Chişinău’s spiritual heart lies in two adjacent central parks; explore these after lunch. Grădina Publică Ştefan cel Mare şi Sfînt is named after Moldova’s national hero, Ştefan cel Mare, a warrior prince who defended the borders of the Moldavian principality from the Ottomans more than 500 years ago. His statue is in the southeast corner of the park. Nearby, Chişinău’s very own Arc de Triomphe marks the entrance to Parcul Catedralei. Here you’ll find the city’s main Moldovan Orthodox church, the 19th-century Nativity of Christ Metropolitan Cathedral with its impressive bell tower. You might get lucky and catch a service or a wedding here, accompanied by beautiful Orthodox choral music (youtube.com).
Pedestrianised Str E Doga abuts the northeast side of Parcul Catredalei and is lined with outdoor bars and restaurants. You’d be forgiven for getting an early start on sampling a few Moldovan wines at this point. Or, if you have more museums in you, grab a coffee at delightful Crème de la Crème, then walk 10 minutes through pleasant back streets to the intriguing Pushkin Museum on the site where Alexander Pushkin spent three years in exile in the 1820s. The Russian national poet’s amorous escapades in Moldova during this period were legendary.
Get cleaned up for a night out and head back to lively Str 31 Aug 1989 for a warm-up drink at one of the open-air cafes near the corner of Str Puşkin. For dinner, drop in to Vatra Neamului for round two of your Moldovan cuisine education. Start with plăcinte (stuffed pastries) – order them with brânză, or ewe cheese. For the main course try supă domească (literally ‘princely soup’), loaded with vegetables, meat and herbs, with a side of mămăligă (boiled corn meal mash) and sour cream. Wash it down with a glass of Purcari, from one of Moldova’s best boutique wineries, while a talented duet plays traditional folk music (youtube.com).
You’re in the heart of the entertainment zone, so it won’t be difficult to find a watering hole after dinner. Déjà Vu is a notorious basement bar known for elaborate shots and dirty dancing. On weekends, you’ll inevitably end up at throbbing Military Pub, where those so inclined can gyrate until sunrise.

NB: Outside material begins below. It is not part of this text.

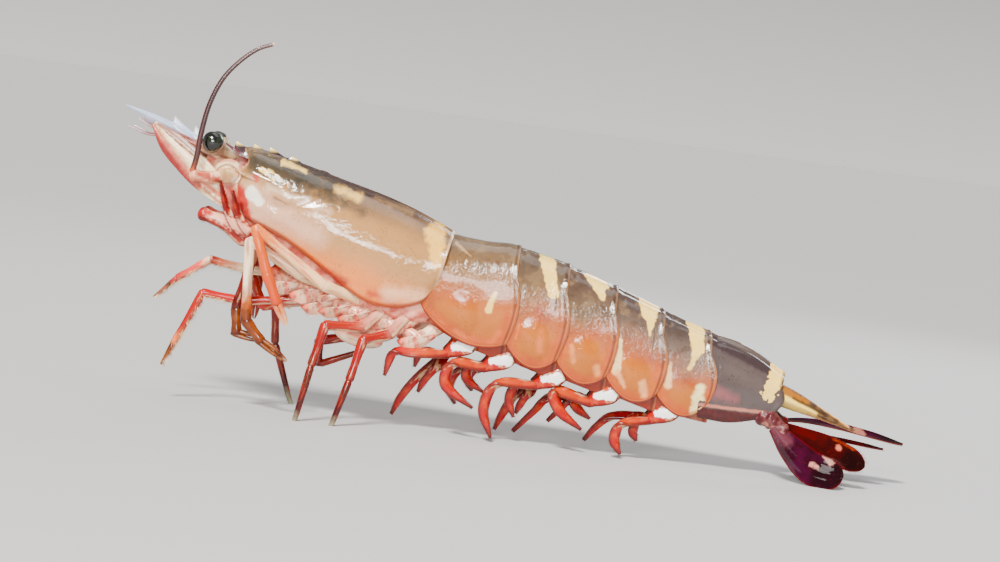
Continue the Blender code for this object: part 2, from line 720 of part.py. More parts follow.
def build_walking_legs(cutters):
    """All ten walking legs, with a foot flat on those that stand."""
    made = []
    for letter, _ in SIDES:
        for i, joints in enumerate(LEGS[letter]):
            name = f"leg_{i + 1}_{letter}"
            if joints[-1][2] < 0:
                toe = last_joint(joints[-2], joints[-1])
                thigh, shin = split_limb(name, joints, LEG_RADII, LEG_KNEE, toe)
                stand_flat(shin)
                trim(thigh, *cutters)
                made += [thigh, shin]
            else:
                leg = walking_leg(name, joints, i < CLAWED_LEGS)
                trim(leg, *cutters)
                made.append(leg)
    return made


def third_maxilliped(letter):
    """A long limb under the mouth that ends in a tapered joint."""
    joints = THIRD_MAXILLIPEDS[letter]
    end = cone("end", joints[-2], joints[-1], THIRD_END_RADIUS, sides=6)
    return split_limb(f"maxilliped_3_{letter}", joints, THIRD_RADII, THIRD_KNEE, end)


def second_maxilliped(letter, side):
    """A blunt limb beside the mouth with two feathery branches over the cheek."""
    pieces = limb_pieces(mirrored(SECOND_LIMB, side), SECOND_RADII)
    for points in FEATHERS:
        path = curve_through(mirrored(points, side), 2)
        widths = spread_values(FEATHER_HALF_WIDTHS, 2)
        depths = [0.55] * len(path)
        pieces.append(blade("feather", path, widths, depths, (1.0, 0, 0.2)))
    return fuse(f"maxilliped_2_{letter}", pieces)


def spread_values(values, steps):
    """Numbers eased between the given ones, steps to each stretch."""
    spread = []
    for low, high in zip(values, values[1:]):
        spread += [low + (high - low) * k / steps for k in range(steps)]
    return spread + [values[-1]]


def antennule(letter, side):
    """The short inner antenna: a jointed stem and two lashes."""
    pieces = limb_pieces(mirrored(ANTENNULE_PEDUNCLE, side), ANTENNULE_RADII)
    for points in ANTENNULE_LASHES:
        path = curve_through(mirrored(points, side), 2)
        radii = [LASH_RADIUS * (1 - 0.5 * i / (len(path) - 1)) for i in range(len(path))]
        pieces.append(tube("lash", path, radii, sides=5))
    return fuse(f"antennule_{letter}", pieces)


def antenna(letter, side):
    """The base of the long antenna: a round bulge and two stout joints."""
    centre, radius = ANTENNA_BULGE
    pieces = [ball("bulge", mirrored([centre], side)[0], radius, 10, 6)]
    pieces += limb_pieces(mirrored(ANTENNA_PEDUNCLE, side), ANTENNA_RADII)
    return fuse(f"antenna_{letter}", pieces)


def flagellum(letter):
    """The whip of the long antenna."""
    path = curve_through(FLAGELLA[letter], 3)
    thick, thin = FLAGELLUM_RADII
    radii = [thick + (thin - thick) * i / (len(path) - 1) for i in range(len(path))]
    return tube(f"antenna_flagellum_{letter}", path, radii)


def antennal_scale(letter, side):
    """The flat plate beside the antenna."""
    path = curve_through(mirrored(SCALE_PATH, side), 2)
    widths = spread_values(SCALE_HALF_WIDTHS, 2)
    depths = [0.9] * len(path)
    return blade(f"antenna_scale_{letter}", path, widths, depths, (0.69, 0, 0.72), rib=0.4)


def pleopod(index, letter, side):
    """A swimming leg: a stout base under the belly and two blades."""
    s = PLEOPOD_ROOTS[index]
    _, _, _, half_width, belly = read_table(ABDOMEN_STATIONS, s)
    top = over_floor(s + 3, belly + PROTOPOD_SINK, side * half_width * 0.52)
    end = over_floor(s - 3, belly + PROTOPOD_SINK - PROTOPOD_LENGTH, side * half_width * 0.6)
    pieces = [segment("protopod", top, end, PROTOPOD_RADIUS, PROTOPOD_RADIUS * 0.75)]
    branch = PLEOPOD_BRANCHES[letter][index]
    lateral = side * half_width * 0.68
    outer = [tuple(end)] + [(x, lateral + side * 0.7 * i, z) for i, (x, z) in enumerate(branch[1:])]
    path = curve_through(outer, 2)
    widths = spread_values(BRANCH_HALF_WIDTHS, 2)
    depths = [BRANCH_HALF_DEPTH] * len(path)
    pieces.append(blade("outer", path, widths, depths, BRANCH_ACROSS))
    start = Vector(end)
    inner = [start + (Vector(p) - start) * INNER_BRANCH for p in outer]
    inner = [Vector((p.x + 2.0, side * half_width * 0.3 + (p.y - end.y) * 0.2, p.z)) for p in inner]
    inner[0] = start
    pieces.append(blade("inner", inner, BRANCH_HALF_WIDTHS, depths, BRANCH_ACROSS))
    return fuse(f"pleopod_{index + 1}_{letter}", pieces)


def telson():
    """The pointed end of the tail, with a groove along its top."""
    rings = []
    for (x, y, z), w, t in zip(TELSON_PATH, TELSON_HALF_WIDTHS, TELSON_HALF_DEPTHS):
        groove = min(TELSON_GROOVE, 0.35 * t)
        outline = (
            (-w, -0.2 * t), (-0.45 * w, t), (0, t - groove), (0.45 * w, t), (w, -0.2 * t),
            (0.5 * w, -0.8 * t), (0, -t), (-0.5 * w, -0.8 * t),
        )
        rings.append([at(x, y + u, z + v) for u, v in outline])
    return loft("telson", rings)


def fan_blade(name, path, half_widths, across):
    """One blade of the tail fan, with a rib raised along it."""
    smooth = curve_through(path, 2)
    widths = spread_values(half_widths, 2)
    depths = [FAN_HALF_DEPTH] * len(smooth)
    return blade(name, smooth, widths, depths, across, rib=FAN_RIB)


def main():
    for old in list(bpy.data.objects):
        bpy.data.objects.remove(old)

    shell_brown = material("shell_brown", (0.30, 0.22, 0.16))
    flesh_pink = material("flesh_pink", (0.75, 0.42, 0.36), 0.35)
    leg_orange = material("leg_orange", (0.72, 0.20, 0.10))
    whip_brown = material("whip_brown", (0.22, 0.08, 0.06))
    scale_cream = material("scale_cream", (0.80, 0.62, 0.52))
    fan_maroon = material("fan_maroon", (0.22, 0.03, 0.04))
    eye_black = material("eye_black", (0.02, 0.03, 0.02), 0.1)

    shield = carapace()
    finish(shield, shell_brown)
    shield_core = plain_carapace("shield_core")
    beak_core = rostrum()
    head_core = body_loft("head_core", HEAD_STATIONS)
    head = body_loft("head", HEAD_STATIONS)
    trim(head, shield_core, beak_core, gap=SHELL_GAP)
    finish(head, flesh_pink)

    cores = [somite(i) for i in range(len(SOMITE_ENDS) - 1)]
    somites = []
    for i, core in enumerate(cores):
        core.name = f"core_{i + 1}"
        ring = somite(i)
        ring.name = f"abdomen_{i + 1}"
        trim(ring, cores[i - 1] if i else shield_core, gap=SHELL_GAP)
        finish(ring, shell_brown)
        somites.append(ring)

    thorax_core = body_loft("thorax_core", THORAX_STATIONS)
    thorax = body_loft("thorax", THORAX_STATIONS)
    trim(thorax, shield_core, head_core, cores[0])
    finish(thorax, flesh_pink)

    for leg in build_walking_legs([thorax_core, shield_core, cores[0]]):
        finish(leg, leg_orange)

    for letter, side in SIDES:
        thigh, shin = third_maxilliped(letter)
        trim(thigh, thorax_core, shield_core)
        finish(thigh, leg_orange)
        finish(shin, leg_orange)
        second = second_maxilliped(letter, side)
        trim(second, thorax_core, head_core, shield_core)
        finish(second, leg_orange)

        centre = mirrored([EYE_CENTRE], side)[0]
        eye = ball(f"eye_{letter}", centre, EYE_RADIUS)
        eye_core = ball("eye_core", centre, EYE_RADIUS)
        finish(eye, eye_black)
        root = mirrored([STALK_ROOT], side)[0]
        stalk = segment(f"eyestalk_{letter}", root, centre, STALK_RADIUS, STALK_RADIUS)
        stalk_core = segment("stalk_core", root, centre, STALK_RADIUS, STALK_RADIUS)
        trim(stalk, eye_core, shield_core, beak_core, head_core)
        finish(stalk, flesh_pink)

        base = antenna(letter, side)
        base_core = antenna(letter, side)
        base_core.name = "antenna_core"
        spine_core = side_spine(*SIDE_SPINES[0], side)
        trim(base, shield_core, head_core, stalk_core, spine_core)
        finish(base, flesh_pink)
        inner = antennule(letter, side)
        trim(inner, shield_core, beak_core, head_core, stalk_core, spine_core)
        finish(inner, flesh_pink)
        plate = antennal_scale(letter, side)
        trim(plate, base_core, head_core, inner)
        finish(plate, scale_cream)
        whip = flagellum(letter)
        trim(whip, base_core)
        finish(whip, whip_brown)

        for i in range(5):
            swimmer = pleopod(i, letter, side)
            trim(swimmer, *cores[max(i - 1, 0):i + 2])
            finish(swimmer, leg_orange)

        foot = segment(f"uropod_base_{letter}", *FAN_BASES[letter], FAN_BASE_RADIUS, FAN_BASE_RADIUS * 0.8)
        foot_core = segment("foot_core", *FAN_BASES[letter], FAN_BASE_RADIUS, FAN_BASE_RADIUS * 0.8)
        trim(foot, cores[5])
        finish(foot, fan_maroon)
        for label, blade_sizes in zip(("exopod", "endopod"), FAN_BLADES[letter]):
            vane = fan_blade(f"uropod_{label}_{letter}", *blade_sizes)
            trim(vane, foot_core, cores[5])
            stand_flat(vane)
            finish(vane, fan_maroon)
        for core in (eye_core, stalk_core, base_core, spine_core, foot_core):
            bpy.data.objects.remove(core)

    tail = telson()
    trim(tail, cores[5])
    finish(tail, shell_brown)
    for core in [shield_core, beak_core, head_core, thorax_core, *cores]:
        bpy.data.objects.remove(core)


main()
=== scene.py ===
"""The looks of a life-size black tiger prawn, a still model that stands on a plain floor.

Places are in millimetres. PLACE.at(x, y, z) is a place over the floor, with the head towards -x, the
animal's left side towards -y and the floor at z = 0. PLACE.on_body(s, h, y) runs along the body: s
tailwards from the tip of the rostrum, h towards the back. Colours are written as the screen shows them.
"""

import logging
import math
import random
from dataclasses import dataclass, field
from enum import Enum
from typing import Callable, Iterable, Optional, Sequence, Union

import bpy
from mathutils import Matrix, Vector, noise


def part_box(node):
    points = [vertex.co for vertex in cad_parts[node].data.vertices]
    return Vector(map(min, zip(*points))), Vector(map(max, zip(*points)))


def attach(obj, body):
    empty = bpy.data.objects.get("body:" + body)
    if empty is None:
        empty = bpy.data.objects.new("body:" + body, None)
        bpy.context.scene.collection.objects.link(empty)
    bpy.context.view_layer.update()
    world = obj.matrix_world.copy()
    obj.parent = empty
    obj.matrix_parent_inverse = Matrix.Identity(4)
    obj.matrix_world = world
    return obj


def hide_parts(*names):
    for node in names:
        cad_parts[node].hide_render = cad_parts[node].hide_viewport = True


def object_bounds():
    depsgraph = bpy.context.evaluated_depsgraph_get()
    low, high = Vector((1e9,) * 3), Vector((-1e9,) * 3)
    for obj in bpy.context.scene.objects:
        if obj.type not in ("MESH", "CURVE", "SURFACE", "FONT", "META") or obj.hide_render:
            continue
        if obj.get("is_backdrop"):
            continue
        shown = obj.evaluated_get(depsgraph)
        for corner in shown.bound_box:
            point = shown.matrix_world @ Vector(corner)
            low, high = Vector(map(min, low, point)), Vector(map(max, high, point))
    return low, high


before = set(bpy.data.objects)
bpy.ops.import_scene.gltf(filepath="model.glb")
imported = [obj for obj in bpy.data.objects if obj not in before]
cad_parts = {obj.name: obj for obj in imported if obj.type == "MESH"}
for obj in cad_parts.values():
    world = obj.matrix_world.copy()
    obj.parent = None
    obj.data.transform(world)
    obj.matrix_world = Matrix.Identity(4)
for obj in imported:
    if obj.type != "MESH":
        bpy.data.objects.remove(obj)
CAD_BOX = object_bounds()

LOG = logging.getLogger("tiger_prawn")
MM = 0.001
BODY = "root"
SIDES = (("L", -1), ("R", 1))
UP = Vector((0, 0, 1))
SIDEWAYS = Vector((0, 1, 0))

Point = tuple[float, float, float]
Flat = tuple[float, float]
Colour = tuple[int, int, int]
Stops = tuple[tuple[float, Colour], ...]
Values = tuple[float, ...]
Table = tuple[Values, ...]
Ring = list[Vector]
Relief = Callable[[float, float, float], float]
Piece = bpy.types.Object
Material = bpy.types.Material


# Measures and curves


@dataclass(frozen=True)
class Placement:
    """Ties the animal's own measures, in millimetres, to the frame, in metres."""

    eye_x: float = -38
    rostrum_tip: Flat = (-72.9, 105.9)
    pitch: float = math.radians(16.2)
    shift: Vector = field(default_factory=Vector)

    @classmethod
    def from_frame(cls) -> "Placement":
        """The placement that the two eyes of the frame show.

        Returns:
            A placement whose shift puts the eyes where the frame has them.
        """
        corners = [corner for side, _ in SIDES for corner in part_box(f"eye_{side}")]
        middle = sum(corners, Vector()) / len(corners)
        return cls(shift=Vector((middle.x - cls.eye_x * MM, middle.y, 0)))

    def at(self, x: float, y: float, z: float) -> Vector:
        """A place over the floor, in metres."""
        return Vector((x, y, z)) * MM + self.shift

    def on_body(self, s: float, h: float, y: float) -> Vector:
        """A place measured along the pitched body, in metres.

        Args:
            s: how far along the body.
            h: how far towards the back.
            y: how far to the side.

        Returns:
            The place in the frame.
        """
        x = self.rostrum_tip[0] + s * math.cos(self.pitch) + h * math.sin(self.pitch)
        z = self.rostrum_tip[1] - s * math.sin(self.pitch) + h * math.cos(self.pitch)
        return self.at(x, y, z)

    def over_floor(self, s: float, h: float, y: float) -> Vector:
        """A place along the body as millimetres over the floor."""
        return (self.on_body(s, h, y) - self.shift) / MM


PLACE = Placement.from_frame()


def eased(rows: Sequence[Sequence[float]], s: float) -> Values:
    """Reads a table of stations on a smooth curve through its rows.

    Args:
        rows: stations, each starting with its own s.
        s: where to read.

    Returns:
        The other columns of the table at s.
    """
    if s <= rows[0][0]:
        return tuple(rows[0][1:])
    if s >= rows[-1][0]:
        return tuple(rows[-1][1:])
    i = max(k for k, row in enumerate(rows[:-1]) if row[0] <= s)
    low, high = rows[i], rows[i + 1]
    before, after = rows[max(i - 1, 0)], rows[min(i + 2, len(rows) - 1)]
    span = high[0] - low[0]
    t = (s - low[0]) / span
    values = []
    for k in range(1, len(low)):
        rise_in = (high[k] - before[k]) / (high[0] - before[0]) * span
        rise_out = (after[k] - low[k]) / (after[0] - low[0]) * span
        values.append(
            (2 * t ** 3 - 3 * t ** 2 + 1) * low[k] + (t ** 3 - 2 * t ** 2 + t) * rise_in
            + (3 * t ** 2 - 2 * t ** 3) * high[k] + (t ** 3 - t ** 2) * rise_out
        )
    return tuple(values)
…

Morning Sure, the museums were interesting, but we know why you’re really here: the wine. Moldova was the Rhone Valley of the Soviet Union, and two of the largest wineries in the world are within 20km of Chişinău: Mileştii Mici and Cricova. Mileştii Mici has the records (200km of tunnels and 1.5 million bottles of wine), but Cricova, with a mere 120km of tunnels, is more charming and has better wine. Visitor numbers are limited, so book a tour well in advance through a travel agent in Chişinău. Lunch is recommended at both wineries – medieval-style dining in the caves is an experience in its own right.
Don’t care for wine? Plan a half-day excursion to Orheiul Vechi (Old Orhei), home to Moldova’s most famous sight, a mesmerising hilltop cave monastery overlooking the Răut River 50km north of Chişinău.
You have a few options for the afternoon, depending on how much wine you tasted earlier. Serious oenophiles can take in another winery, perhaps a smaller boutique one such as Château Vartely, 50km north of Chişinău, or Château Cojuşna, 13km northwest. Others might consider a siesta followed by a visit to another museum, such as the National Museum of Ethnography & Natural History, which has some wonderful dioramas depicting Moldovan folk life, extensive displays on Moldova’s flora and fauna, and an old dinothere (prehistoric elephant-like mammal) skeleton.
Your final evening in Chişinău is all about culture. Performances at the Opera & Ballet Theatre are a real steal at just 50 lei to 200 lei (US$2.50 to US$10). The schedule is erratic, and the theatre closes for much of the summer, but you can usually bank on a Sunday 4pm show. Afterwards, take a seat on the heavenly outdoor terrace at Mojito, the best people-watching address in the city. Order a drink – watch out, they are huge – or, if you’ve had enough booze, a coffee.
You can stay here for a sushi dinner, but we recommend taking a 10-minute taxi ride to Gok-Oguz, a Gagauzian restaurant. The Gagauz are a little-known Christian-Turkic ethnic minority with their own autonomous region in Moldova. A meal here is the next best thing to actually visiting the region. The Turkish-, Russian- and Romanian-influenced menu is heavy on stewed meats, especially lamb – try the pirinci (mutton pilaf). Sit inside or outside in cosy nooks, open one last bottle of Purcari, and toast your discovery of Europe’s least-known city break.